You’re looking for a focused five minutes, not a scattered fifteen.   This takes some practice—shutting out where you were, or where you need to be, and instead, centering on where you are for these few minutes with God.

Third, guerilla devotionals are brief.  That’s good news, because the idea of setting aside large chunks of time is psychologically defeating if you already don’t have it available.  Keep it short.  You only need five to ten minutes.

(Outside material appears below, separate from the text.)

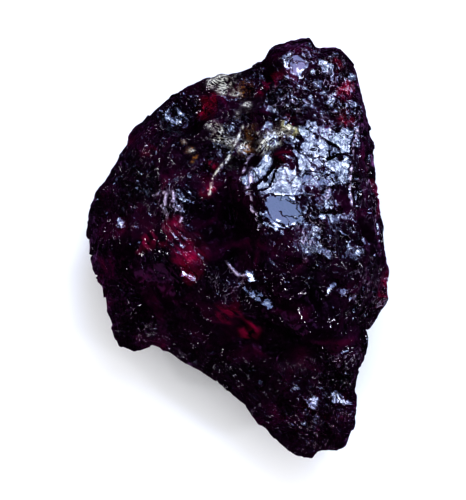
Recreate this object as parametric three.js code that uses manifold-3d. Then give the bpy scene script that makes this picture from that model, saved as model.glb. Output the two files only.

You might wonder, if it’s so short, is it really worth anything?  Well, guerilla devotionals are mainly outcome-based.  I remember being delirious from jet lag one time after arriving in Africa.  The mission schedule was to commence with a full day of preaching.  I woke up late, confused about what side of the world I was on, and rushed through the bathroom ritual.  Someone shouted a five-minute warning for breakfast.

I’m one of those guys who likes long prayer and contemplation.  Five minutes for devotions is like five minutes for steak and potatoes and red wine.  Why even bother?  Wait for another day when the situation can be perfect. But I let go of that expectation and took those five minutes of focused prayer with one phrase from a verse.

Spiritual perfectionists would find such a thing pathetic.  I tend to agree with them, yet when I finished, I realized I’d freshly met Christ.  And that was the point, not whether I had had a textbook devotional time.  The question for you is the same. Did you meet Jesus during those five minutes?  Were you filled with His presence through the Holy Spirit?  That’s the point.  That’s the outcome you’re looking for.

Last of all, guerilla devotionals are opportunity-based and flexible.  You can have them softly while a baby sleeps next to you or loudly in a parked car.  Remember the old Dr. Seuss book, Green Eggs and Ham—“Will you eat them in a box or in a tree or with a fox?”  The answer is, “Yes.  As long as they’re simple, brief, focused, and outcome-based,  I will eat them, Sam-I-am.”

And this, dear friends, is a large part of how we fight against our crowded lives.

Besides, flights to Tahiti are expensive.